Key to AEO's success in managing profitability was a diligent approach to expenses, with Selling, General, and Administrative (SG&A) expenses decreasing by 1% to $342 million, remaining flat as a percentage of sales. This was largely attributed to ongoing restructuring efforts and stringent cost controls, even with increased investments in advertising. Diluted earnings per share (EPS) saw a healthy 15% increase year-over-year. Although comparable sales experienced a 1% decline for the quarter, the Aerie brand demonstrated strength with a 3% comparable sales growth. American Eagle's comparable sales showed a decline, but traffic across all brands saw an uptick, with comparable sales turning positive in August.

Inventory management remained a critical focus, with ending inventory costs rising by 8% and units by 3%, primarily due to tariff implications. Management assured that inventory levels were strategically aligned with planned demand. AEO continued its strong commitment to shareholder returns, repurchasing $231 million in stock year-to-date, reducing outstanding shares by approximately 10%. The company maintained a solid financial position with $127 million in cash and nearly $400 million in total liquidity, utilizing its revolver to support buybacks and seasonal cash needs, with plans to repay debt by year-end.
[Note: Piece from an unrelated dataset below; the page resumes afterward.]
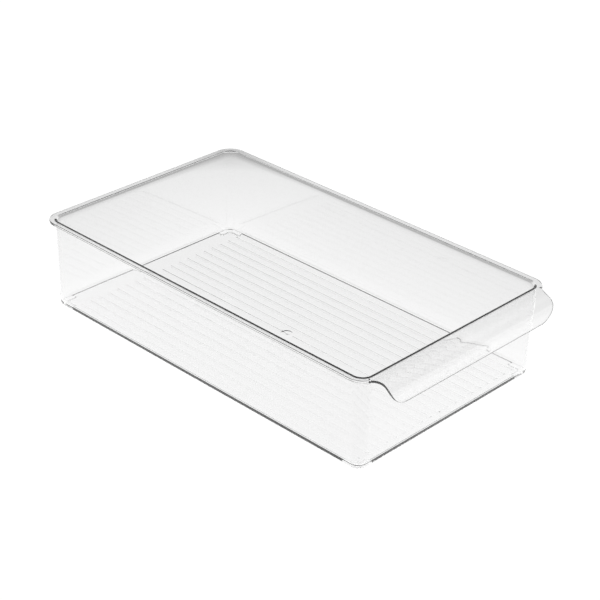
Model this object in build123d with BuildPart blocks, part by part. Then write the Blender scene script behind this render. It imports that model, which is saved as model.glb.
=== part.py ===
from build123d import *
import math
import os

os.makedirs("parts", exist_ok=True)

# Clear fridge bin: one moulded shell with an outward rim, a curled pull lip along the front, low ribs on
# the floor and four corner feet. Millimetres, +Z up, the pull lip at -Y.
# Origin: middle of the bounding box in plan, on the plane that the feet stand on.

# Shell
wall = 2.0
draft = 1.0  # degrees, each wall leans out towards the top
top_width = 206.0  # outside of the side walls, at the rim
top_length = 350.0  # outside of the front and back walls, at the rim
body_height = 78.9  # underside of the floor to the top of the rim
corner_radius = 10.0  # outside, at the rim
bottom_edge_radius = 1.5
floor_edge_radius = 2.5  # inside, floor to wall

# Rim
rim_overhang = 4.7
rim_thickness = 2.0
rim_edge_radius = 0.4
rim_inner_radius = 2.0  # where the wall turns out into the rim

# Pull lip: a sheet that droops a little, bends down and ends in a round edge
lip_half_width = 94.7
lip_droop = 6.0  # degrees
lip_reach = 11.0  # flat stretch, from the front wall outwards
lip_bend_radius = 12.0  # top face
lip_end_angle = 86.0  # degrees below level
lip_skirt = 6.0  # straight stretch below the bend
lip_corner_radius = 14.0
lip_root_radius = 12.0

# Floor ribs, each with a round end and a small dome at the front
rib_count = 19
rib_pitch = 10.0
rib_radius = 1.0
rib_height = 0.18
rib_front = 163.4  # forwards of the middle of the floor
rib_back = 153.0
dome_radius = 1.0
dome_height = 0.45

# Corner feet, each with a shallow hollow over it in the floor's top face
foot_height = 1.8
foot_outset = 2.2  # from the outer face of the base to the foot
foot_width = 5.3
foot_end_x = 84.0
foot_end_y = 154.5
foot_edge_radius = 0.5
recess_depth = 0.3
recess_outset = 3.7
recess_width = 3.2

# Gate mark, in the middle of the underside
gate_radius = 6.0
gate_depth = 0.3
gate_nub_radius = 1.0

# Sizes that follow from those above
total_height = foot_height + body_height
floor_top = foot_height + wall
lean = body_height * math.tan(math.radians(draft))
base_width = top_width - 2 * lean
base_length = top_length - 2 * lean
base_corner_radius = corner_radius - lean
rim_width = top_width + 2 * rim_overhang
rim_length = top_length + 2 * rim_overhang
rib_axis_height = floor_top + rib_height - rib_radius
dome_centre_height = floor_top + dome_height - dome_radius

# The lip reaches further out than the rim at the back does, so the shell stands back by half of that
droop = math.radians(lip_droop)
end_angle = math.radians(lip_end_angle)
lip_overhang = (
    lip_reach * math.cos(droop)
    + lip_bend_radius * (math.sin(end_angle) - math.sin(droop))
    + lip_skirt * math.cos(end_angle)
    + wall / 2 * (1 - math.sin(end_angle))
)
shell_centre = (lip_overhang - wall / 2 - rim_overhang) / 2
front_wall = shell_centre - top_length / 2 + wall / 2
ground = Plane(origin=(0, shell_centre, 0))
top = ground.offset(total_height)

# Where the lip starts, seen from the side, and the plane its outline is drawn on, which faces the bend
lip_start = (front_wall, total_height)
lip_plane = Plane(origin=(0, front_wall, total_height), x_dir=(1, 0, 0), z_dir=(0, -1, 1))
rim_line = -rim_overhang * math.sqrt(0.5)


def corner_strips(outset, strip):
    """Four strips that follow the corners of the base, set in from its outer edge, with round ends."""
    inset = outset + strip
    radius = base_corner_radius - outset
    with BuildSketch() as strips:
        RectangleRounded(base_width - 2 * outset, base_length - 2 * outset, radius)
        RectangleRounded(base_width - 2 * inset, base_length - 2 * inset, radius, mode=Mode.SUBTRACT)
        Rectangle(2 * foot_end_x, base_length, mode=Mode.SUBTRACT)
        Rectangle(base_width, 2 * foot_end_y, mode=Mode.SUBTRACT)
        front_ends = strips.vertices().filter_by(lambda end: abs(abs(end.X) - foot_end_x) < 0.01)
        side_ends = strips.vertices().filter_by(lambda end: abs(abs(end.Y) - foot_end_y) < 0.01)
        fillet(front_ends + side_ends, radius=0.45 * strip)
    return strips.sketch


# The space inside, with the hollows over the feet
with BuildPart() as cavity:
    with BuildSketch(top):
        RectangleRounded(top_width - 2 * wall, top_length - 2 * wall, corner_radius - wall)
    extrude(amount=floor_top - total_height, taper=draft)
    fillet(cavity.edges().group_by(Axis.Z)[0], radius=floor_edge_radius)
    with BuildSketch(ground.offset(floor_top - recess_depth)):
        add(corner_strips(recess_outset, recess_width))
    extrude(amount=recess_depth + floor_edge_radius)

# The pull lip: its section across the full width, trimmed to an outline with round corners
with BuildPart() as lip:
    with BuildSketch(Plane.YZ):
        with BuildLine():
            reach = PolarLine(lip_start, lip_reach, 180 + lip_droop)
            bend = JernArc(reach @ 1, reach % 1, lip_bend_radius, lip_end_angle - lip_droop)
            skirt = PolarLine(bend @ 1, lip_skirt, 180 + lip_end_angle)
            edge = JernArc(skirt @ 1, skirt % 1, wall / 2, 180)
            back = PolarLine(edge @ 1, lip_skirt, lip_end_angle)
            under = JernArc(back @ 1, back % 1, lip_bend_radius - wall, lip_droop - lip_end_angle)
            root = PolarLine(under @ 1, lip_reach, lip_droop)
            Line(root @ 1, reach @ 0)
        make_face()
    extrude(amount=top_width / 2, both=True)
    lip_bottom = lip_plane.to_local_coords(lip.vertices().sort_by(Axis.Z)[0]).Y
    with BuildSketch(lip_plane) as outline:
        with Locations((0, lip_bottom)):
            Rectangle(2 * lip_half_width, rim_line - lip_bottom, align=(Align.CENTER, Align.MIN))
        with Locations((0, rim_line)):
            Rectangle(
                2 * (lip_half_width + lip_root_radius),
                2 * rim_overhang,
                align=(Align.CENTER, Align.MIN),
            )
        rim_corners = outline.vertices().group_by(Axis.Y)[1].sort_by(lambda corner: abs(corner.X))
        fillet(rim_corners[:2], radius=lip_root_radius)
        fillet(outline.vertices().group_by(Axis.Y)[0], radius=lip_corner_radius)
    extrude(amount=2 * body_height, both=True, mode=Mode.INTERSECT)

# The moulding: outer body, feet, rim and lip, hollowed out, then the ribs and the gate mark
with BuildPart() as shell:
    with BuildSketch(top):
        RectangleRounded(top_width, top_length, corner_radius)
    extrude(amount=-body_height, taper=draft)
    fillet(shell.edges().group_by(Axis.Z)[0], radius=bottom_edge_radius)
    with BuildSketch(ground):
        add(corner_strips(foot_outset, foot_width))
    extrude(amount=foot_height + wall / 2)
    fillet(shell.edges().group_by(Axis.Z)[0], radius=foot_edge_radius)
    with BuildSketch(top):
        RectangleRounded(rim_width, rim_length, corner_radius + rim_overhang)
    extrude(amount=-rim_thickness)
    rim_sides = shell.faces().group_by(Axis.X)[0] + shell.faces().group_by(Axis.X)[-1]
    fillet(rim_sides.edges().filter_by(Axis.Y), radius=rim_edge_radius)
    add(lip.part)
    add(cavity.part, mode=Mode.SUBTRACT)
    rim_top = shell.faces().sort_by(Axis.Z)[-1]
    fillet(rim_top.inner_wires()[0].edges(), radius=rim_inner_radius)
    with Locations((0, shell_centre + (rib_back - rib_front) / 2, rib_axis_height)):
        with GridLocations(rib_pitch, 1, rib_count, 1):
            Cylinder(rib_radius, rib_back + rib_front, rotation=(90, 0, 0))
    with Locations((0, shell_centre + rib_back, rib_axis_height)):
        with GridLocations(rib_pitch, 1, rib_count, 1):
            Sphere(rib_radius)
    with Locations((0, shell_centre - rib_front, dome_centre_height)):
        with GridLocations(rib_pitch, 1, rib_count, 1):
            Sphere(dome_radius)
    with Locations((0, shell_centre, foot_height)):
        Cylinder(
            gate_radius,
            gate_depth,
            align=(Align.CENTER, Align.CENTER, Align.MIN),
            mode=Mode.SUBTRACT,
        )
        Cylinder(gate_nub_radius, gate_depth, align=(Align.CENTER, Align.CENTER, Align.MIN))

shell.part.label = "bin"
export_step(shell.part, "parts/bin.step")
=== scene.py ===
import math

import bpy
import numpy as np
from mathutils import Matrix, Vector


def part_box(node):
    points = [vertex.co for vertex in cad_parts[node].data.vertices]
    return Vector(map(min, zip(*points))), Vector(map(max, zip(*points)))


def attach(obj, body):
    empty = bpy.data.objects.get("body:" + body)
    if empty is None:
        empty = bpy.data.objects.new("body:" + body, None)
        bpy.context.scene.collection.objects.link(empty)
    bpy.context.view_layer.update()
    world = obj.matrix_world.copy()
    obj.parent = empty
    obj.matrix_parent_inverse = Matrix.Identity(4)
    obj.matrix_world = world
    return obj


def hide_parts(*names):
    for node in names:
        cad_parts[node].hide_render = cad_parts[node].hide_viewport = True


# Clear fridge bin on a pale floor. The whole moulding is one watertight mesh, made of rings that run round
# the body: up the inside of the walls, out over the rim and the pull lip, and down the outside. Two grids
# close it, the ribbed floor and the underside. Sizes are millimetres until the mesh is made.

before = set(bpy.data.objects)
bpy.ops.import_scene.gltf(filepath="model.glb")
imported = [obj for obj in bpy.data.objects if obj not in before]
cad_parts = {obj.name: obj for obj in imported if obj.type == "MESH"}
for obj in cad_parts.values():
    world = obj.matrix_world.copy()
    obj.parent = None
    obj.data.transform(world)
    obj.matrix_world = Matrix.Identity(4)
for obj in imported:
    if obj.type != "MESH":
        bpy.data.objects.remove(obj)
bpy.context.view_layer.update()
_, cad_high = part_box("bin")

METRES = 0.001
MM = 1000.0

# Body
WALL = 2.0
DRAFT = 1.0  # degrees, each wall leans out towards the top
TOP_WIDTH = 206.0
TOP_LENGTH = 350.0
CORNER_RADIUS = 10.0
FOOT_HEIGHT = 1.8
HEIGHT = cad_high.z * MM
BODY_HEIGHT = HEIGHT - FOOT_HEIGHT
FLOOR = FOOT_HEIGHT + WALL
LEAN = BODY_HEIGHT * math.tan(math.radians(DRAFT))
BOTTOM_RADIUS = 1.5
FLOOR_RADIUS = 2.5

# Rim and pull lip
RIM_OVERHANG = 4.7
RIM_EDGE = 0.4
RIM_INNER_EDGE = 2.0
RIM_UNDER_FILLET = 0.8
LIP_HALF_WIDTH = 94.7
LIP_CORNER = 16.4  # measured on the sheet laid flat
LIP_ROOT = 12.0
LIP_FLAT = 4.0
LIP_DROOP = 12.0  # degrees, reached over the droop's length
LIP_DROOP_LENGTH = 8.2
LIP_BEND_RADIUS = 12.0
LIP_END_ANGLE = 86.0  # degrees below level
LIP_SKIRT = 6.0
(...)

The company's marketing initiatives have been particularly impactful. Collaborations with high-profile celebrities like Sydney Sweeney and Travis Kelce generated "record-breaking" new customer acquisitions and billions of impressions. These campaigns significantly boosted brand awareness and product sell-throughs, particularly in denim, leading to strong traffic and demand. Management highlighted the continued focus on strengthening product collections, leaning into best-selling items, and optimizing merchandise assortments, especially in Aerie's intimates and American Eagle's men's and denim categories. The success of these campaigns extended into early Q3, with consolidated comparable sales showing a mid-single-digit increase and Labor Day marking a record-breaking period for the company.

Looking ahead, AEO provided guidance for fiscal Q3 and Q4 2025, anticipating low single-digit comparable sales growth. Q3 operating income is projected between $95 million and $100 million, including an estimated $20 million in tariff costs. For Q4, operating profit is forecast at $125 million to $130 million, with an anticipated $40 million to $50 million in tariff impacts. The company plans to continue optimizing its store footprint, with 35 to 40 American Eagle store closures expected by year-end, while simultaneously expanding Aerie and offline locations. This strategic realignment aims to enhance operational efficiency and capitalize on evolving consumer behaviors, particularly the increasing digital penetration.

Overall, American Eagle Outfitters is demonstrating a proactive and adaptive approach to market dynamics. By effectively managing costs, mitigating external pressures like tariffs, and leveraging powerful marketing campaigns, the company is not only stabilizing its performance but also laying a robust foundation for sustained, profitable growth in the future. The emphasis on operational excellence, strategic brand building, and disciplined capital allocation reinforces AEO's commitment to delivering enhanced value for its stakeholders.